JACQUES MOLINOS (1743-1831)

Né à Lyon, il y subit l'influence du bon architecte Pierre-Gabriel Bugniet, son aîné de quelques années. Il est connu sous Louis XVI pour ce qu'il a réalisé à Paris et à Brest en collaboration avec son ami Jacques-Guillaume Legrand (voir ce nom). Ils visitèrent ensemble l'Italie en 1785, édifièrent en 1789 la maison qui porte encore leurs initiales, 6, rue Saint-Florentin. Cependant, dès cette époque, une part de l'oeuvre de Molinos est personnelle : maison et jardins Jacquin au Pré-Saint-Gervais, 1775, Jardin Julien à Épinay (Krafft, Architecture civile, pl. 71). La plus belle oeuvre que nous ayons reconnue est le château aujourd'hui disparu de Puisieux, près de Villers-Cotterêts, construit pour le marquis Louis-Zacharie de Vasan, de 1780 à 1784 (projet, Arch. nat., Z1J 1055). 

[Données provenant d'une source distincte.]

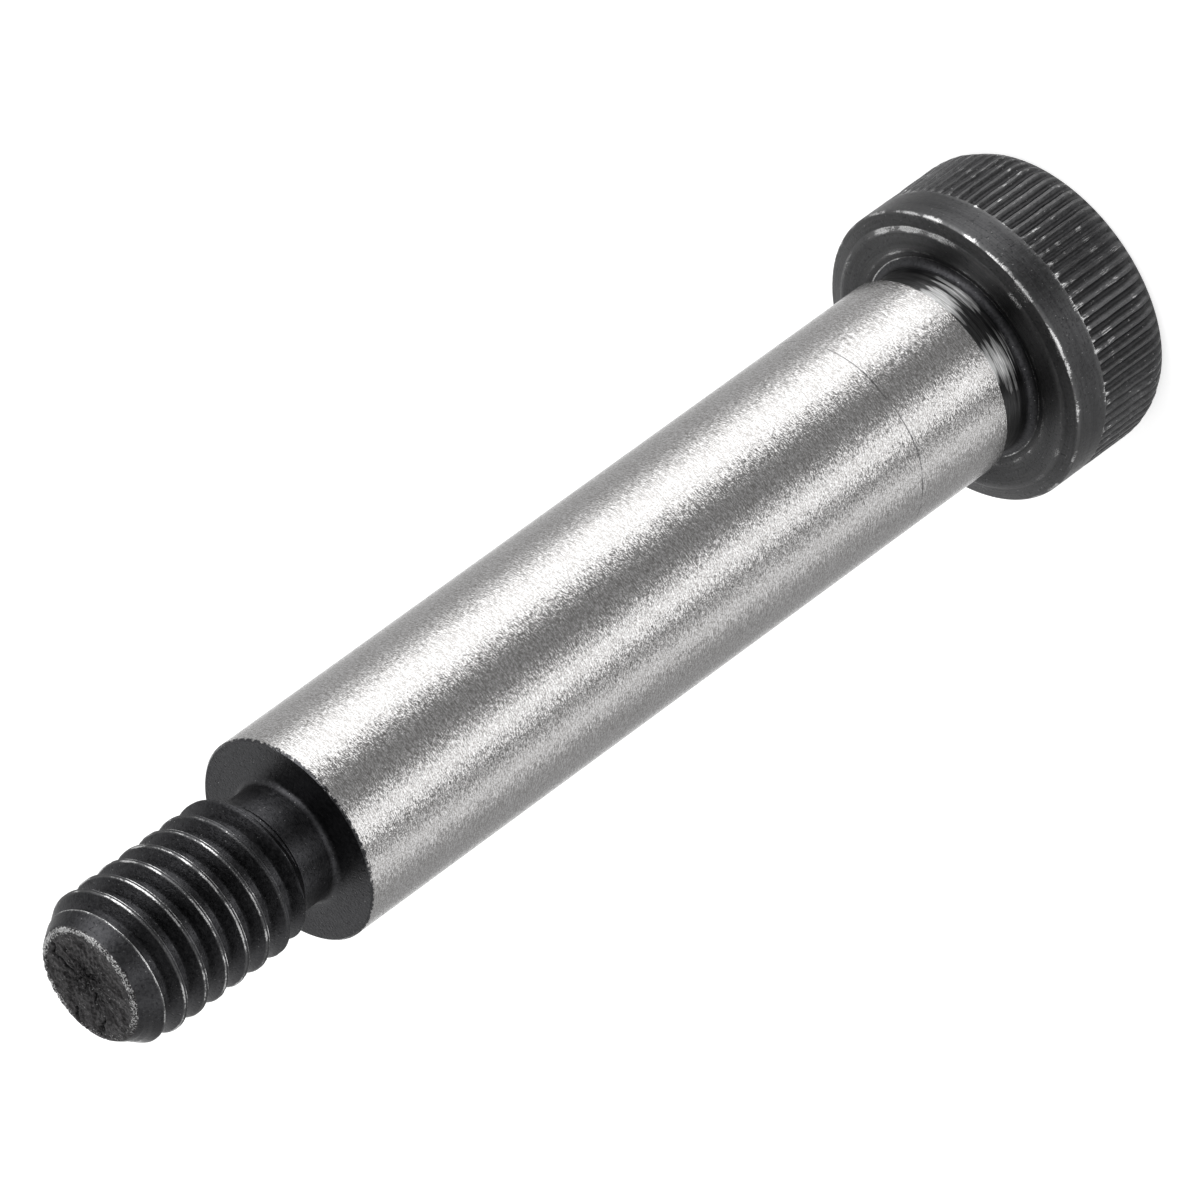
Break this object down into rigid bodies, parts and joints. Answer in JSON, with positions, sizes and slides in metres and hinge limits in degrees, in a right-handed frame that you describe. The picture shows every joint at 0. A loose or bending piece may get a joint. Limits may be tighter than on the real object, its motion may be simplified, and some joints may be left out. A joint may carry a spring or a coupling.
{
  "type": "socket head shoulder bolt",
  "caption": "Shoulder bolt: knurled cylindrical head with a hexagon socket, ground shoulder for a pivot or guide, and a short right-hand thread beyond a neck.",
  "frame": {"origin": "centre of the head's flat outer face, on which the bolt stands and in which the socket opens", "axes": "+Z along the bolt's axis from the head through the shoulder to the thread's tip; the socket's flats face +Y and -Y"},
  "size_m": [0.0186, 0.0186, 0.0773],
  "materials": {
    "ground_alloy_steel": "hardened alloy steel, shoulder ground bright, head and thread black oxide",
    "black_oxide_steel": "black oxide over turned, knurled and rolled steel"
  },
  "bodies": {
    "root": {"shoulder_bolt": "ground_alloy_steel"}
  },
  "joints": []
}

Molinos fut sous la Convention l'architecte du Muséum d'histoire naturelle. En 1794, il compléta avec tact l'amphithéâtre construit par Verniquet par ordre de Buffon ; sont de lui, sur les côtés et vers la rue Cuvier, les trois absides destinées à servir de labora­toires. Dans cet amphithéâtre eurent lieu, du 19 janvier au 18 mai 1795, les premiers cours de l'École normale supérieure, qui furent publiés. Au Jardin des Plantes, Molinos édifia l'orangerie, les serres tempérées ; il aménagea la fosse aux ours.

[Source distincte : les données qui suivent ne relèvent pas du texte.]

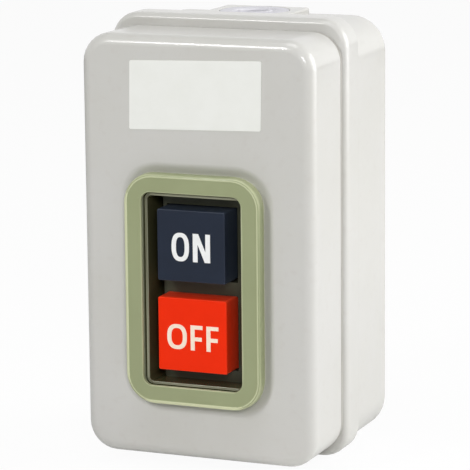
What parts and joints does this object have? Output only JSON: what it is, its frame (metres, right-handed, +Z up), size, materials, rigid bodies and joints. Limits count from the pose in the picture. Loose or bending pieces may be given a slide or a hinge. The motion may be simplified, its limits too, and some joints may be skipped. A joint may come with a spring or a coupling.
{
  "type": "pushbutton starter",
  "caption": "Wall-mounted motor starter: deep rounded case with a seal band, a framed well with square on and off push caps, and a sprung contact carrier with a latch lever.",
  "frame": {"origin": "centre of the back mounting face, midway between the two wall screw holes", "axes": "+X to the right seen from the front, +Y into the wall, +Z up; the buttons face -Y"},
  "size_m": [0.0858, 0.0755, 0.1512],
  "materials": {
    "case_paint": "smooth light grey paint",
    "seal": "dull grey",
    "label": "bare white film",
    "zinc_steel": "bright zinc plated",
    "bezel_plastic": "moulded, yellow green",
    "liner_plastic": "moulded, olive",
    "guide_plastic": "moulded, grey green",
    "on_plastic": "moulded, near black",
    "off_plastic": "moulded, signal red",
    "nylon": "natural",
    "spring_steel": "drawn wire",
    "phenolic": "brown moulding",
    "carrier_phenolic": "red-brown moulding",
    "contact_brass": "stamped strip with silver tips",
    "pin_steel": "ground",
    "earth_brass": "bright",
    "pale_rubber": "dull, pale grey"
  },
  "bodies": {
    "case": {"front_cover": "case_paint", "rear_case": "case_paint", "case_gasket": "seal", "label_plate": "label", "cover_hook": "zinc_steel", "cover_latch": "zinc_steel", "cover_screw": "zinc_steel", "bezel": "bezel_plastic", "well_liner": "liner_plastic", "bezel_retainer": "zinc_steel", "bezel_screws": "zinc_steel", "guide_housing": "guide_plastic", "housing_screws": "zinc_steel", "on_spring": "spring_steel", "off_spring": "spring_steel", "switch_base": "phenolic", "base_screws": "zinc_steel", "line_contact_1": "contact_brass", "line_contact_2": "contact_brass", "line_contact_3": "contact_brass", "load_contact_1": "contact_brass", "load_contact_2": "contact_brass", "load_contact_3": "contact_brass", "terminal_screws": "zinc_steel", "terminal_clamps": "zinc_steel", "guide_pins": "pin_steel", "carrier_springs": "spring_steel", "latch_pin": "pin_steel", "latch_spring": "spring_steel", "earth_screw": "earth_brass", "earth_clamp": "earth_brass", "grommet_top": "pale_rubber", "grommet_bottom": "pale_rubber"},
    "on_cap": {"on_button": "on_plastic", "on_plunger": "nylon"},
    "off_cap": {"off_button": "off_plastic", "off_plunger": "nylon"},
    "carrier": {"contact_carrier": "carrier_phenolic", "contact_bridge_1": "contact_brass", "contact_bridge_2": "contact_brass", "contact_bridge_3": "contact_brass", "contact_spring_1": "spring_steel", "contact_spring_2": "spring_steel", "contact_spring_3": "spring_steel"},
    "latch": {"latch_lever": "pin_steel"}
  },
  "joints": [
    {"name": "on_press", "type": "slide", "parent": "case", "child": "on_cap", "axis": [0, 1, 0], "range_m": [0, 0.005], "stiffness_N_per_m": 700, "springref_m": -0.003, "deforming": ["on_spring"]},
    {"name": "carrier_slide", "type": "slide", "parent": "case", "child": "carrier", "axis": [0, 1, 0], "range_m": [0, 0.005], "stiffness_N_per_m": 500, "springref_m": -0.003, "deforming": ["carrier_springs"]},
    {"name": "off_press", "type": "slide", "parent": "case", "child": "off_cap", "axis": [0, 1, 0], "range_m": [0, 0.005], "stiffness_N_per_m": 700, "springref_m": -0.003, "deforming": ["off_spring"]},
    {"name": "latch_tip", "type": "hinge", "parent": "case", "child": "latch", "pos_m": [0, -0.034, -0.01795], "axis": [1, 0, 0], "range_deg": [0, 34], "stiffness_Nm_per_rad": 0.01, "springref_deg": -17.19, "deforming": ["latch_spring"]}
  ],
  "couplings": [
    {"joint": "carrier_slide", "follows": "on_press", "ratio": 1},
    {"joint": "latch_tip", "follows": "off_press", "rad_per_m": 118.68}
  ]
}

Architecte de la Ville de Paris sous l'Empire et la Restauration, Molinos y fut l'ordon­nateur des fêtes et édifia de nombreux bâtiments publics : marché Saint-Honoré, 1809, marché Popincourt, Fontaine­Valhubert. La Halle au Vieux Linge, composée de quatre pavillons entourant le Carreau du Temple (1809) a été décrite par Eugène Sue dans les Mystères de Paris.

Molinos a complété, mais sur des plans modestes, les bureaux de l'octroi que ni Ledoux ni Antoine n'avaient achevés. Sous la Restauration, l'art de Ledoux sembla plus que jamais faire outrage, non seulement à l'orthodoxie architecturale, mais aussi à l'ordre politique établi. C'est pourquoi Molinos évita le style de Ségeste. En 1822, devant achever les deux bâtiments de la porte de Charenton, il proposa au conseil des Bâtiments civils de « transformer les colonnes actuelles et leur entablement en imitation du temple de Thésée à Athènes », ce qui fut fait.

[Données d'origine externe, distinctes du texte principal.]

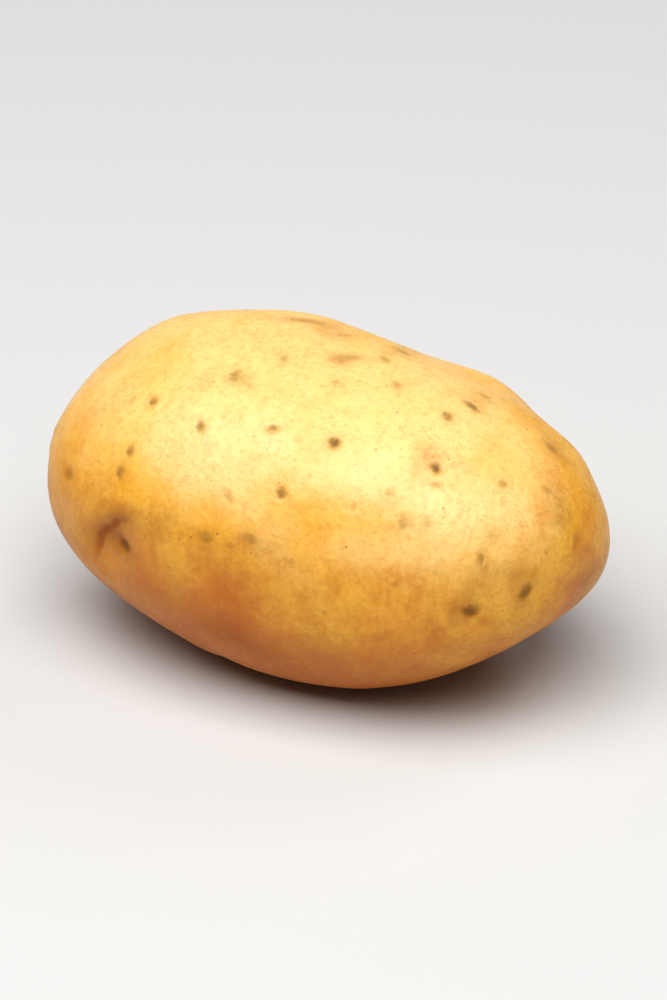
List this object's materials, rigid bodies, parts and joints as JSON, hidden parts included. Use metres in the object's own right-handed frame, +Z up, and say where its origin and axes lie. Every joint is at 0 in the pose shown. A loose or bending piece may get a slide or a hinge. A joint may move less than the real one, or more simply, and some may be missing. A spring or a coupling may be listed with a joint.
{
  "type": "potato",
  "caption": "Washed, yellow-skinned oblong table potato, whole, lying on its side on a small flat spot, with shallow eyes and a stem scar.",
  "frame": {"origin": "on the surface that the potato lies on, under the middle of its box", "axes": "+X along the tuber towards its rose end, where most eyes sit; -X towards the stem end; +Z up"},
  "size_m": [0.1, 0.065, 0.056],
  "materials": {
    "skin": "thin, smooth, pale yellow skin with a soft satin sheen, small brown lenticels and a few faint russet smears"
  },
  "bodies": {
    "root": {"potato": "skin"}
  },
  "joints": []
}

Molinos fit aussi le bâtiment de la Morgue, entre Notre-Dame et la Seine, qui a rempli sa fonction jusqu'à la construction, par A. Tournaire, de l'Institut médico-légal du quai de la Rapée : c'est l'édifice de Molinos que les écrivains du xixe siècle, de Henri Heine à Daudet, ont évoqué.

Homme de culture, Molinos avait réuni une belle bibliothèque. Il fut élu à l'Institut en 1829. Son fils, l'architecte Auguste Molinos, a bâti les églises de Bourg-la-Reine et de Fontenay-aux-Roses. Leur descendance se perpétue dans la famille des princes Walewski.